Moving Away from the Tip of the Pyramid: Screening and Brief Intervention for Risky Alcohol and Opioid Use in Underserved Patients

Document Type


Publication Date



Purpose: Rates of risky substance use and substance use disorders are high in primary-care practices, yet the adoption of universal screening and brief intervention (SBI) has been slow and uneven. This study aimed to describe SBI-related attitudes, practices, and perspectives regarding practice change among medical providers in a minority-majority state.

Methods: We conducted a cross-sectional, on-line survey of a practice-based research network of medical providers serving predominantly Hispanic/Latinx and Native American patients in rural and urban settings. The main variables were clinician 1) perspectives on the need to address substance use problems in primary care, 2) current screening and intervention practices, and 3) satisfaction with and willingness to make changes to their practices.

Results: Although providers endorsed alcohol and opiate misuse to be significant problems in their practices, only 25% conducted universal screening. Providers reported focusing most of their screening efforts on those with substance use dependence. In general, providers rated importance of and ability to make practice changes moderately high. There was high interest in practice coordination with the community followed by interest in a collaborative care approach.

Conclusions: Providers mainly focus efforts on the relatively few patients at the tip of the pyramid (substance use dependence) rather than on the majority of patients who comprise the middle of the pyramid (risky substance use).
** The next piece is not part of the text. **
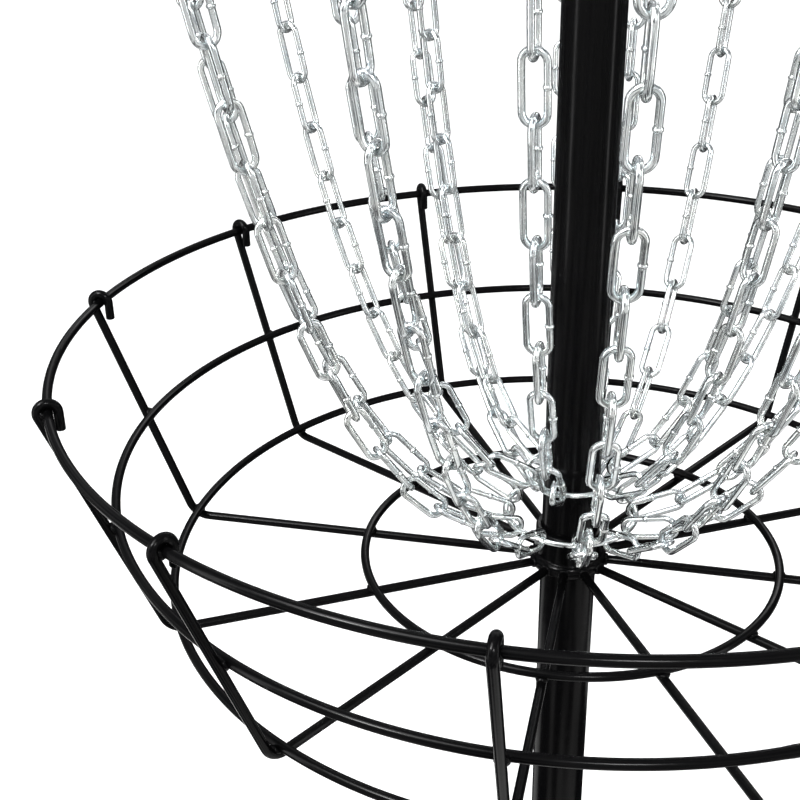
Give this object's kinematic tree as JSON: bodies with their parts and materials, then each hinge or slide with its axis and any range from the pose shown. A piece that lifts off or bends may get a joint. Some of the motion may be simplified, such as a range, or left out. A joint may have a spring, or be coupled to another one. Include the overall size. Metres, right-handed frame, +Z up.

Practice change strategies are needed to increase universal screening with a focus on risky substance use, particularly in practices serving racial/ethnic communities.


Research reported in this publication was supported by the National Institute on Minority Health and Health Disparities of the National Institutes of Health under Award 1P20MD004811-01. The content is solely the responsibility of the authors and does not necessarily represent the official views of the National Institutes of Health.